In other posts I have bemoaned the trend in education today where its primary value is judged by whether it prepares a student adequately for gainful employment after graduation. Instead of opening minds, constructing meaning, and creating worlds, education has gotten reduced to little more than job training. As this happens, students stop caring and surrender responsibility for their learning, relying on the system to tell them what they need to know and what they’re supposed to do with it.

If you ask students what action new knowledge is for, the first answer of many is that it’s for passing tests, which in turn is for graduating and getting a job. Will the new knowledge be useful in their job some day? Maybe, but probably not. The classroom question, “Will this be on the test?” is eventually followed by the workplace question, “Is this necessary for me to do my job?” If so, then effort will be made to retain it. If not, it gets tossed on the scrap pile of useless information.

A quick and dirty summary of what’s wrong with education today sees it as “teaching to the test,” by which is meant not only progress assessments along the path of mastery, but standardized tests that serve as gateways for students to next-level instruction, graduation, or professional certification. The goal in each case is to pass the test with a grade that meets or exceeds the cut-score for moving on.

Teachers teach to the test by focusing instruction only on what will be tested. Passing grades mean good success data that schools can report to their funding sources and accreditation associations. In order to improve their numbers, schools have accommodated student underachievement with shortcuts and allowances, effectively lowering the challenge gradient for students to climb.

It’s not long, however, before interventions must be introduced in order to build up the deficiencies that such accommodations worked around or even fostered over time.

Soon enough education has become an expensive process of instructors teaching to the test, students dreading the test, accommodations to help them make it through one test, and interventions to get them ready for the test next in line. The expense is measured not only in terms of the billions of dollars required to keep this gauntlet in operation, but in the toll it is taking on the confidence, self-respect, creativity, and passion in nearly everyone involved, which is a cost much more tragic and devastating. We might hail the commitment to lifelong learning, but who wants to prolong the agony of education beyond the goal of getting a job?

As I pointed out The Paradox of Education and the Search for Its Soul, the roots of our words educate and instruct set them in very different value systems. Educare means “to lead out,” which might be nothing more than leading a youngster out into the adult world. But more likely it has to do with leading the creative intelligence and talent of students out into the constructive discourse of world-building known as culture. Instruct, on the other hand, means to “to put in,” and is about downloading knowledge and skills into one regarded as naive, incompetent, or untrained.
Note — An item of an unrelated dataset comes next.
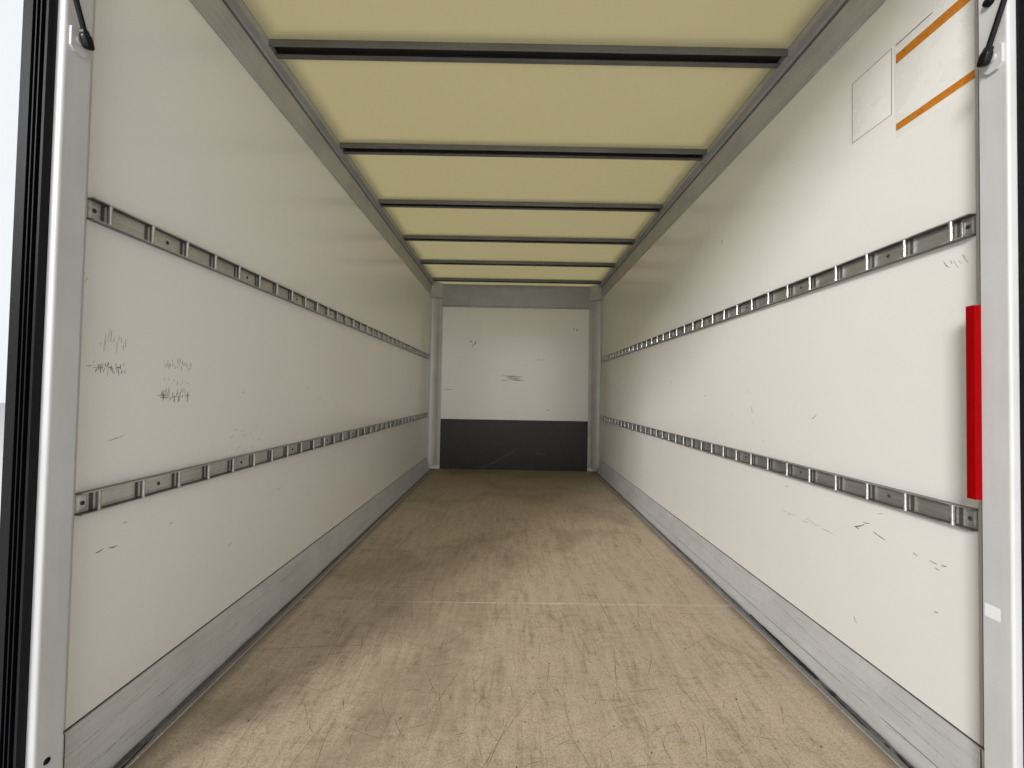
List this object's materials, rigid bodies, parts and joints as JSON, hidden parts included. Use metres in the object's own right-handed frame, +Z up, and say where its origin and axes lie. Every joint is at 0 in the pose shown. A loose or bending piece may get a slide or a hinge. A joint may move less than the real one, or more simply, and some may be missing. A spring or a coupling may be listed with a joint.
{
  "type": "cargo box body of a box truck",
  "caption": "Load box body of a box truck with rear portal, top-hinged flap on gas struts, lashing rails, kick plates and roof bows.",
  "frame": {"origin": "middle of the footprint of the whole body with its flap open, on the underside of the subframe runners", "axes": "+X to the right-hand wall, +Y forwards to the cab, +Z up"},
  "size_m": [2.144, 4.8736, 2.5108],
  "materials": {
    "galvanised": "dull zinc",
    "rail_aluminium": "satin, dusty",
    "portal_steel": "satin grey, scuffed",
    "deck_board": "dark coated ply, worn",
    "wall_panel": "satin, grubby white",
    "kick_board": "dark coated ply",
    "roof_sheet": "translucent sheet",
    "seal_rubber": "matt",
    "kick_aluminium": "satin, scratched",
    "bar_steel": "bright zinc",
    "red_strip": "gloss",
    "strut_black": "gloss black",
    "strut_rod": "polished",
    "lamp_amber": "clear gloss",
    "lamp_clear": "clear gloss",
    "lamp_red": "clear gloss"
  },
  "bodies": {
    "body": {"runner_right": "galvanised", "runner_left": "galvanised", "cross_bearers": "galvanised", "chassis_consoles": "galvanised", "side_rail_right": "rail_aluminium", "side_rail_left": "rail_aluminium", "front_sill": "rail_aluminium", "rear_sill": "portal_steel", "floor_boards": "deck_board", "wall_right": "wall_panel", "wall_left": "wall_panel", "front_wall": "wall_panel", "front_kick_panel": "kick_board", "front_post_right": "rail_aluminium", "front_post_left": "rail_aluminium", "roof_corner_right": "rail_aluminium", "roof_corner_left": "rail_aluminium", "cant_rail_right": "rail_aluminium", "cant_rail_left": "rail_aluminium", "front_header": "rail_aluminium", "roof_panel": "roof_sheet", "roof_bows": "rail_aluminium", "rear_post_right": "portal_steel", "rear_post_left": "portal_steel", "rear_header": "portal_steel", "portal_seals": "seal_rubber", "kick_plate_right": "kick_aluminium", "kick_plate_left": "kick_aluminium", "lash_rails_right": "rail_aluminium", "lash_rails_left": "rail_aluminium", "lash_bars_right": "bar_steel", "lash_bars_left": "bar_steel", "red_strip": "red_strip", "hinge_brackets": "galvanised", "strut_feet": "galvanised", "lamps_amber": "lamp_amber", "lamps_white": "lamp_clear", "lamps_red": "lamp_red"},
    "flap": {"flap_frame": "rail_aluminium", "flap_panel": "wall_panel", "hinge_leaves": "galvanised", "strut_lugs": "galvanised"},
    "strut_tube_right": {"strut_tube_right": "strut_black"},
    "strut_tube_left": {"strut_tube_left": "strut_black"},
    "strut_rod_right": {"strut_rod_right": "strut_rod"},
    "strut_rod_left": {"strut_rod_left": "strut_rod"}
  },
  "joints": [
    {"name": "flap_hinge", "type": "hinge", "parent": "body", "child": "flap", "pos_m": [0, -1.73067, 2.397], "axis": [1, 0, 0], "range_deg": [0, 98]},
    {"name": "strut_eye_right", "type": "hinge", "parent": "flap", "child": "strut_tube_right", "pos_m": [0.955, -1.87061, 2.37123], "axis": [1, 0, 0], "range_deg": [-118, 0]},
    {"name": "strut_slide_right", "type": "slide", "parent": "strut_tube_right", "child": "strut_rod_right", "axis": [0, -0.3452, 0.9385], "range_m": [0, 0.146]},
    {"name": "strut_eye_left", "type": "hinge", "parent": "flap", "child": "strut_tube_left", "pos_m": [-0.955, -1.87061, 2.37123], "axis": [1, 0, 0], "range_deg": [-118, 0]},
    {"name": "strut_slide_left", "type": "slide", "parent": "strut_tube_left", "child": "strut_rod_left", "axis": [0, -0.3452, 0.9385], "range_m": [0, 0.146]}
  ],
  "couplings": [
    {"joint": "strut_eye_right", "follows": "flap_hinge", "ratio": -1.1883},
    {"joint": "strut_slide_right", "follows": "flap_hinge", "m_per_rad": 0.08435},
    {"joint": "strut_eye_left", "follows": "flap_hinge", "ratio": -1.1883},
    {"joint": "strut_slide_left", "follows": "flap_hinge", "m_per_rad": 0.08435}
  ]
}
In the second perspective, students are ignorant of the sophisticated things they need to know in order to make it in the world. But according to the first, in the spirit of educare – and it’s helpful that “care” is right there in the word itself – they are crackling with potential, and all a teacher really needs to do is light a match and show the way.

As illustrated in my diagram above, there is a serious relevancy gap in education today. To fix the problem of poor student performance, accommodations and interventions are introduced early, but somewhere farther down the line students are stressing out, burning out, and dropping out in record numbers. Even “getting a job” – while it might be the reason a greater percentage of them give for being in college – is not enough to keep students engaged anymore. The real problem is not that students are stupid, lazy, or unable to learn, but that passing tests and getting a job doesn’t inspire them to learn.

Effective teachers know the importance of helping students make connections between new information and what they love. The heart is the center of our personal experience and includes what we are curious about and interested in, what we desire and what currently holds our emotional investment – all frequencies of passion that inspire our construction of meaning.

Unless students can connect new information to their personal lives, it may be retained for the goal of passing the test, but it won’t be incorporated into their worldview or enrich their perspective on reality.

Obviously the better teachers know their students by taking the time to discover what they love. The wise proverb, “They won’t care how much you know until they know how much you care” speaks to this relevancy gap in education today. Students can feel the difference when teachers are teaching to the test, or instead are teaching to help them learn, personalize new information, and construct meaning.